Atwood… eating pancakes under the full Maple Spring Moon!

The Syrup on my pancakes is classified as Grade A Light Amber, Number 1, Fancy: A very light gold color and sweet.

 

 

 

 

 

 

 

RESOURCES:

I highly recommend this fun book that introduces all aspects of maple trees and sugaring. It includes detailed pictures and photos: “Maple Sugar from Sap to Syrup. The history, lore, and how-to behind this sweet treat” by Tim Herd.

Even though we think first of maple syrup and pancakes, you can use it in any recipe that requires sugar. The https://vermontmaple.org/ site tells you how to do that. “Substitute ¾ cup of maple syrup for every one cup of granulated white sugar….” You will find recipes and all sorts of information here.

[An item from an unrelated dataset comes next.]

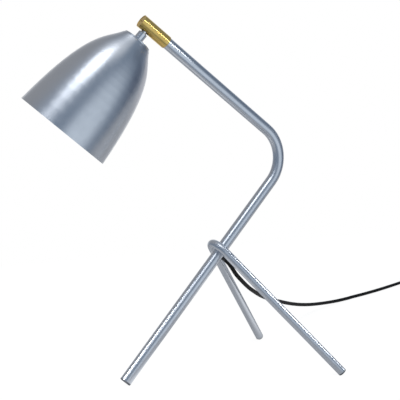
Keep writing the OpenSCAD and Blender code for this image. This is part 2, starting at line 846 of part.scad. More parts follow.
// Point out of the cord hole, in the part's own frame
function exit_point(out) = [
    exit_run * cos(stem_lean) + out * sin(stem_lean) - middle_x,
    0,
    stem_foot_z + exit_run * sin(stem_lean) - out * cos(stem_lean)
];

// Points along the cord from the grommet's nose to the switch, chosen by hand: it hangs
// between the legs, over the back leg, and then lies on the floor
cord_lies = cord_d / 2;
switch_entry = [720, 327];
cord_route = [
    exit_point(nose_end), exit_point(nose_end + cord_d),
    [95, 7, 131], [110, 15, 118.5], [127.5, 26.5, 106], [147, 40, 94.5], [168, 56, 83.5],
    [204, 84, 68], [251, 120, 51], [288.5, 148, 38], [325, 173, 27], [371.5, 201, 16],
    [415, 222.5, 9], [456, 239, 4.8], [504.5, 255.5, 2.8], [552.5, 268.5, 2.8],
    [605, 285, 2.8], [635, 295.5, 2.8], [665, 306.5, 2.8], [690, 316, 3], [702, 320.5, 5],
    [712, 324, 6.6], [switch_entry[0], switch_entry[1], switch_base_h]
];
// Heading of the cord into the switch, in degrees from X
heading = 20;
ahead = [cos(heading), sin(heading)];
aside = [sin(heading), -cos(heading)];

function unit(v) = v / norm(v);
function travel(p, i = 0, sum = 0) =
    i >= len(p) - 1 ? sum : travel(p, i + 1, sum + norm(p[i + 1] - p[i]));

// Direction of a smooth curve at one of its points, and the curve between two of them
function slope_at(p, i) = let (last = len(p) - 1)
    i == 0 ? unit(p[1] - p[0]) : i == last ? unit(p[last] - p[last - 1])
    : let (a = norm(p[i] - p[i - 1]), b = norm(p[i + 1] - p[i]))
        ((p[i + 1] - p[i]) * a / b + (p[i] - p[i - 1]) * b / a) / (a + b);
function between(p, i, t) = let (run = norm(p[i + 1] - p[i]), t2 = t * t, t3 = t * t * t)
    (2 * t3 - 3 * t2 + 1) * p[i] + (t3 - 2 * t2 + t) * run * slope_at(p, i)
    + (3 * t2 - 2 * t3) * p[i + 1] + (t3 - t2) * run * slope_at(p, i + 1);
function smooth(p, step) = concat(
    [for (i = [0:len(p) - 2]) let (n = max(1, round(norm(p[i + 1] - p[i]) / step)))
        for (k = [0:n - 1]) between(p, i, k / n)],
    [p[len(p) - 1]]);

// Tube of flat sides swept along points, its end rings square to the given directions
module swept_tube(path, diameter, sides, first_dir, last_dir) {
    n = len(path);
    flat_down = sides % 4 == 0 ? 0.5 : 0;
    dirs = [for (i = [0:n - 1]) i == 0 ? unit(first_dir) : i == n - 1 ? unit(last_dir)
        : unit(path[i + 1] - path[i - 1])];
    rings = [for (i = [0:n - 1])
        let (across = unit(cross(dirs[i], [0, 0, 1])), over = cross(across, dirs[i]))
        for (k = [0:sides - 1]) let (a = 360 * (k + flat_down) / sides)
            path[i] + diameter / 2 * (cos(a) * across + sin(a) * over)];
    walls = [for (i = [0:n - 2], k = [0:sides - 1]) let (
        a = i * sides + k, b = i * sides + (k + 1) % sides) each [
            [a, b, a + sides], [b, b + sides, a + sides]]];
    end = (n - 1) * sides;
    caps = [for (k = [1:sides - 2]) each [[0, k + 1, k], [end, end + k, end + k + 1]]];
    polyhedron(points = rings, faces = concat(walls, caps));
}

cord_sides = 8;
ring_step = 2.5 * cord_d;
lead_path = [for (p = smooth(cord_route, ring_step)) [p[0], p[1], max(p[2], cord_lies)]];

module cord_lead() {
    color("black") swept_tube(lead_path, cord_d, cord_sides,
        [sin(stem_lean), 0, -cos(stem_lean)], [ahead[0], ahead[1], 0]);
}

// The coil winds in on the floor, climbs as it turns back and winds out on top. Half a
// turn over leaves its end heading back beside its start.
coil_turns = 4.5;
coil_sides = 6;
rings_per_turn = 24;
coil_ease = 0.08;
switch_exit = [
    switch_entry[0] + (switch_len + 2 * bush_out) * ahead[0],
    switch_entry[1] + (switch_len + 2 * bush_out) * ahead[1]
];
coil_start = switch_exit + coil_lead * ahead;
coil_middle = coil_start + coil_outer_r * aside;

function coil_radius(u) = let (from_turn = u - coil_turns / 2)
    coil_outer_r - coil_pitch * (coil_turns / 2 - sqrt(pow(from_turn, 2) + pow(coil_ease, 2)));
function ease(t) = let (c = min(1, max(0, t))) c * c * (3 - 2 * c);
function coil_height(u) = cord_lies + coil_rise * ease(2 * (u - coil_turns / 2) + 0.5);
function coil_point(u) = let (angle = heading + 90 - 360 * u) [
    coil_middle[0] + coil_radius(u) * cos(angle),
    coil_middle[1] + coil_radius(u) * sin(angle),
    coil_height(u)
];
function on_floor(p, z) = [p[0], p[1], z];

coil_loops = [for (i = [0:coil_turns * rings_per_turn]) coil_point(i / rings_per_turn)];
coil_end = coil_loops[len(coil_loops) - 1];
plug_entry = [coil_end[0] - coil_tail * ahead[0], coil_end[1] - coil_tail * ahead[1]];
coil_path = concat(
    [for (out = [0, cord_d, 2 * cord_d, coil_lead / 2, coil_lead - 2 * cord_d])
        on_floor(switch_exit + out * ahead,
            cord_lies + (switch_base_h - cord_lies)
                * (1 - ease((out - cord_d) / (coil_lead - 3 * cord_d))))],
    coil_loops,
    [for (out = [coil_tail - cord_d, 0])
        on_floor(plug_entry + out * ahead, plug_t / 2)]
);
loop_start = len(coil_path) - len(coil_loops) - 2;
coil_gap = min([for (i = [loop_start:loop_start + len(coil_loops) - 1])
    for (j = [i + rings_per_turn / 2:loop_start + len(coil_loops) - 1])
        norm(coil_path[i] - coil_path[j])]) - cord_d;
echo(coil_gap = coil_gap, lead_length = travel(lead_path), coil_length = travel(coil_path),
    lead_rings = len(lead_path), coil_rings = len(coil_path));

module cord_coil() {
    color("black") swept_tube(coil_path, cord_d, coil_sides,
        [ahead[0], ahead[1], 0], [-ahead[0], -ahead[1], 0]);
}

// ---------------------------------------------------------------- switch

shell_from = bush_out;
shell_to = bush_out + switch_len;
pivot_x = (shell_from + shell_to) / 2;
pivot_z = switch_base_h + switch_cover_h - rocker_end_h + fit;
cover_top = switch_base_h + switch_cover_h;
window_gap = 0.3;
lug_w = 2;
lug_len = 8;
boss_d = 7.4;
boss_x = 9;
boss_y = 6;
screw_head_t = 1.6;

// Switch's frame: X along the cord, Z up from the floor
module switch_frame(x = 0, y = 0, z = 0) {
    translate([switch_entry[0], switch_entry[1], 0]) rotate([0, 0, heading])
        translate([x, y, z]) children();
}

// The two screw places, at opposite corners
module at_screws(z) {
    switch_frame(shell_from + boss_x, boss_y, z) children();
    switch_frame(shell_to - boss_x, -boss_y, z) children();
}

// Round holes for the bushes, on the line where the shells meet
module bush_holes() {
    switch_frame(0, 0, switch_base_h) rotate([0, 90, 0])
        cylinder(d = switch_bush_d + 2 * fit, h = 2 * bush_out + switch_len);
}

module shell_cavity(z, height) {
    switch_frame(shell_from + switch_wall, 0, z) rounded_plate(
        switch_len - 2 * switch_wall, switch_w - 2 * switch_wall,
        switch_round - switch_wall, height);
}

module switch_base() {
    color("dimgray") difference() {
        union() {
            difference() {
                switch_frame(shell_from)
                    rounded_plate(switch_len, switch_w, switch_round, switch_base_h);
                shell_cavity(switch_wall, switch_base_h);
            }
            at_screws(0) cylinder(d = boss_d, h = switch_base_h);
        }
        at_screws(-past) cylinder(d = screw_d + 2 * fit, h = switch_base_h + 2 * past);
        at_screws(-past) cylinder(d = screw_head_d + 2 * fit, h = 2 * screw_head_t + past);
        bush_holes();
    }
}

module switch_cover() {
    lug_y = rocker_w / 2 + window_gap;
    lug_bottom = pivot_z - rocker_pin_d;
    color("dimgray") difference() {
        union() {
            difference() {
                switch_frame(shell_from, 0, switch_base_h)
                    rounded_plate(switch_len, switch_w, switch_round, switch_cover_h);
                shell_cavity(switch_base_h - past, switch_cover_h - switch_wall + past);
            }
            at_screws(switch_base_h) cylinder(d = boss_d, h = switch_cover_h - switch_wall / 2);
            for (y = [-lug_y - lug_w, lug_y])
                switch_frame(pivot_x - lug_len / 2, y, lug_bottom)
                    cube([lug_len, lug_w, cover_top - switch_wall / 2 - lug_bottom]);
        }
        at_screws(switch_base_h - past)
            cylinder(d = screw_d + 2 * fit, h = switch_cover_h - switch_wall);
        switch_frame(pivot_x - rocker_len / 2 - 2 * window_gap, -lug_y, lug_bottom)
            cube([rocker_len + 4 * window_gap, 2 * lug_y, switch_cover_h]);
        switch_frame(pivot_x, switch_w / 2 - switch_wall, pivot_z) rotate([90, 0, 0])
            cylinder(d = rocker_pin_d + 2 * fit, h = switch_w - 2 * switch_wall);
        bush_holes();
    }
}

module switch_rocker() {
    half = rocker_len / 2;
    pins = rocker_w + 2 * (window_gap + lug_w);
    color("black") switch_frame(pivot_x, 0, pivot_z) rotate([0, rocker_tilt, 0]) union() {
        translate([0, rocker_w / 2, 0]) rotate([90, 0, 0]) linear_extrude(rocker_w) polygon([
            [-half, -rocker_pin_d / 2], [-half, rocker_end_h], [0, rocker_mid_h],
            [half, rocker_end_h], [half, -rocker_pin_d / 2],
            [rocker_body, -rocker_body], [-rocker_body, -rocker_body]
        ]);
        translate([0, pins / 2, 0]) rotate([90, 0, 0]) cylinder(d = rocker_pin_d, h = pins);
    }
}

contact_x = 12;
post_len = 5;
post_w = 6;
post_h = 3.6;

module switch_contacts() {
    color("gold") for (x = [pivot_x - contact_x, pivot_x + contact_x - post_len])
        switch_frame(x, -post_w / 2, switch_wall) cube([post_len, post_w, post_h]);
}

// Bush moulded on the cord at each end of the switch
module switch_bushes() {
    flange_t = 2;
    flange_d = switch_bush_d + flange_t;
    color("black") for (end = [0, 1])
        switch_frame(end * (2 * bush_out + switch_len), 0, switch_base_h)
            mirror([end, 0, 0]) rotate([0, 90, 0]) union() {
                cylinder(d1 = cord_d + 2 * fit, d2 = switch_bush_d, h = bush_out);
                translate([0, 0, bush_out]) cylinder(d = switch_bush_d, h = switch_wall);
                translate([0, 0, bush_out + switch_wall]) cylinder(d = flange_d, h = flange_t);
            }
}

module switch_screws() {
    color("silver") {
        at_screws(screw_head_t) cylinder(d = screw_head_d, h = screw_head_t);
        at_screws(2 * screw_head_t)
            cylinder(d = screw_d, h = cover_top - 2 * switch_wall - 2 * screw_head_t);
    }
}

// ---------------------------------------------------------------- plug

relief_lap = 2;
body_from = relief_len - relief_lap;
body_to = body_from + plug_len;
body_step_w = 4;
body_step_t = 0.6;
body_neck_w = relief_d + body_step_w;
body_neck_t = relief_d + body_step_t;
body_shoulder = 14;
pin_metal_d = pin_d - 2 * pin_sleeve_wall;

// Plug's frame: X from the cord towards the pins, Z up from the middle of its thickness
module plug_frame(x = 0, y = 0) {
    translate([plug_entry[0], plug_entry[1], plug_t / 2]) rotate([0, 0, heading + 180])
        translate([x, y, 0]) children();
}

module at_pins(x) {
    for (side = [-1, 1]) plug_frame(x, side * pin_pitch / 2) rotate([0, 90, 0]) children();
}

// Outline of the plug's body along X, from a neck to its full width
module body_outline(neck, full) {
    polygon([
        [body_from, -neck / 2], [body_from + body_shoulder, -full / 2], [body_to, -full / 2],
        [body_to, full / 2], [body_from + body_shoulder, full / 2], [body_from, neck / 2]
    ]);
}

module plug_body() {
    color("black") difference() {
        union() {
            intersection() {
                plug_frame() translate([0, 0, -plug_t / 2]) linear_extrude(plug_t)
                    body_outline(body_neck_w, plug_w);
                plug_frame(0, plug_w / 2) rotate([90, 0, 0]) linear_extrude(plug_w)
                    body_outline(body_neck_t, plug_t);
            }
            plug_frame() rotate([0, 90, 0])
                cylinder(d1 = cord_d + 2 * fit, d2 = relief_d, h = relief_len);
        }
        at_pins(body_to - pin_root) cylinder(d = pin_metal_d + 2 * fit, h = pin_root + past);
    }
}

module plug_pins() {
    neck = pin_root + pin_sleeve_len;
    color("gold") {
        at_pins(body_to - pin_root) cylinder(d = pin_metal_d, h = neck + past);
        at_pins(body_to + pin_sleeve_len)
            cylinder(d = pin_d, h = pin_len - pin_sleeve_len - pin_d / 2);
        at_pins(body_to + pin_len - pin_d / 2) sphere(d = pin_d);
    }
}

module pin_sleeves() {
    color("black") at_pins(body_to)
        ring(pin_d, pin_metal_d + 2 * fit, pin_sleeve_len);
}

// ---------------------------------------------------------------- what is drawn

stem_tube();
leg_hairpin();
leg_weld();
stem_foot_plug();
leg_foot_plugs();
cord_grommet();
stem_leads();
arm_bush();
brass_sleeve();
sleeve_end_cap();
ball_seat_outer();
ball_seat_inner();
spring_washer();
joint_ball();
head_stud();
neck_spacer();
shade();
shade_washer();
lock_nut();
holder_cap();
holder_skirt();
terminal_block();
terminal_screws();
screw_shell();
contact_tongue();
head_leads();
bulb_cap();
bulb_insulator();
bulb_contact();
bulb_collar();
bulb_globe();
cord_lead();
cord_coil();
switch_base();
switch_cover();
switch_rocker();
switch_contacts();
switch_bushes();
switch_screws();
plug_body();
plug_pins();
pin_sleeves();
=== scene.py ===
"""Looks of a tripod table lamp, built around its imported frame.

One bent tube is the front leg, the stem and the arm, and a hairpin of thinner tube makes the
rear legs. A brass sleeve on the arm carries a spun shade. Metres, +Z up, origin on the floor.
"""

import json
import logging
import math
from dataclasses import dataclass, field
from enum import Enum
from typing import Protocol, Sequence

import bmesh
import bpy
from mathutils import Matrix, Quaternion, Vector


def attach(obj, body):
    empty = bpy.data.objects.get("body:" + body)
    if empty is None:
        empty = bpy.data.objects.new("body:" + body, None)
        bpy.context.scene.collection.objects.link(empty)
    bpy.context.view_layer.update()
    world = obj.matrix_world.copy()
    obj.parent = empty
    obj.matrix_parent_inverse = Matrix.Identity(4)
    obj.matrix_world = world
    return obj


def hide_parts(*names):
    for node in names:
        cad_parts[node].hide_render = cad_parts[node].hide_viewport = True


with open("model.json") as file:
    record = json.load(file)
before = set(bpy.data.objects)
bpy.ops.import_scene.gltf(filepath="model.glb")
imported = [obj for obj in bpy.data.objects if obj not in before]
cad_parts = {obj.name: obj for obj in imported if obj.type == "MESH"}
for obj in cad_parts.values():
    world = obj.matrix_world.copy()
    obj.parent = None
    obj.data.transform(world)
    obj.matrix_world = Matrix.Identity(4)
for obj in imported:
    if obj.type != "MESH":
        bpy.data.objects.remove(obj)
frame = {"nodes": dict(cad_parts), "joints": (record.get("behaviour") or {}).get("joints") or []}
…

When my boys were little and money was tight, pancakes were a great fall back meal. I would double the batch and freeze the extra between layers of Saran Wrap that I then placed in a plastic storage bag. The boys could go grab one or two anytime and microwave them up. Here is my much loved go to recipe from my old “Joy of Cooking” by Irma S. Rombauer and Marion Rombauer Becker.   I always added a couple tablespoons of wheat germ to perk up the nutritional value. Don’t tell my sons!

 

 

 

 

 

To see how a modern farmer collects the sap and processes it, check out Woodbury Sugar Shed, Inc.’s website. https://www.woodburysugarshed.com/sugarhouse/

Want to learn how to do it yourself? You could start here with this website and it’s videos: https://tapmytrees.com/

Be sure and check out Part One: Maple Tree Adoration: http://maplewoodpress.com/maple-tree-adoration/

And I will end with this thought: From my book Harvest Grove: “Large confetti of red, gold, and orange were tossed up in the wake of the passing motorcycle. Once green with fluid life pulsing through their veins, the leaves now blushed in their swan song. Recovered from the disturbance of the un-natural wind, they continued to swirl down to the earth to become decomposed food for their mother’s roots.”